In 2018, Entertainment Weekly ranked "Darmok" as one of the top ten moments of Picard. In 2018, Popular Mechanics highlighted "Darmok" as one of the twelve best Picard episodes, and as recommended viewing for audiences to prepare for a new television series based on that character, Star Trek: Picard.

In 2020, Primetimer ranked this one of the top ten episodes for Picard.

In 2020, Screen Rant ranked "Darmok" the third best episode of the series, noting its unique but great take on contact between alien cultures as Picard must contend with failure of Star Treks universal translator technology. They point out the episode features a "harrowing" confrontation, that features some tense situations as they struggle to communicate.

In 2020, The Digital Fix said this was the seventh best episode of Star Trek: The Next Generation.

In 2020, Mike Stoklasa of Red Letter Media ranked this episode among his ten most favourite episode of Star Trek: The Next Generation.

In 2021, Cinemablend ranked this one of the top ten episodes of TNG.

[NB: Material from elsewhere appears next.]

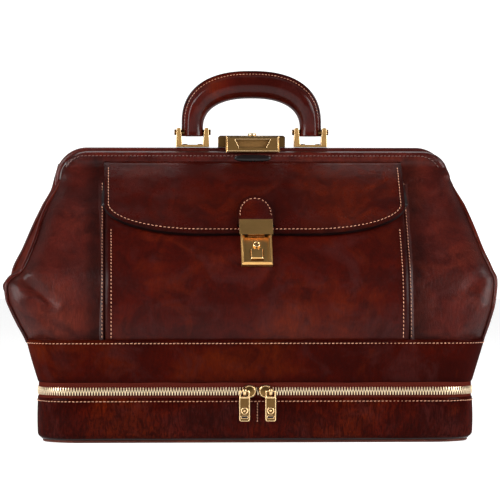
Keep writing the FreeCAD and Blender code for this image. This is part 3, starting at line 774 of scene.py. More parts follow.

A character introduced in this episode, Robin Lefler (played by Ashley Judd), was ranked as the 71st most important character of Starfleet within the Star Trek science fiction universe. TV Guide listed Judd's acting role as Ensign Robin Lefler as one of 28 surprising guest acting roles on Star Trek, noting that she appears in this episode "Darmok" and also in "The Game". The future romance between Robin and Wesley's character is also noted.
In 2021, Robert Vaux writing for CBR, said that Paul Winfield was a "terrific" co-star for Stewart, and highlighted this episode among a trio of season five episodes (along with "The Perfect Mate" and "The Inner Light") that he really shined in.

== Releases ==
The episode was later released in the United States on November 5, 2002, as part of the Season 5 DVD box set. The first Blu-ray release was in the United States on November 18, 2013, followed by the United Kingdom the next day.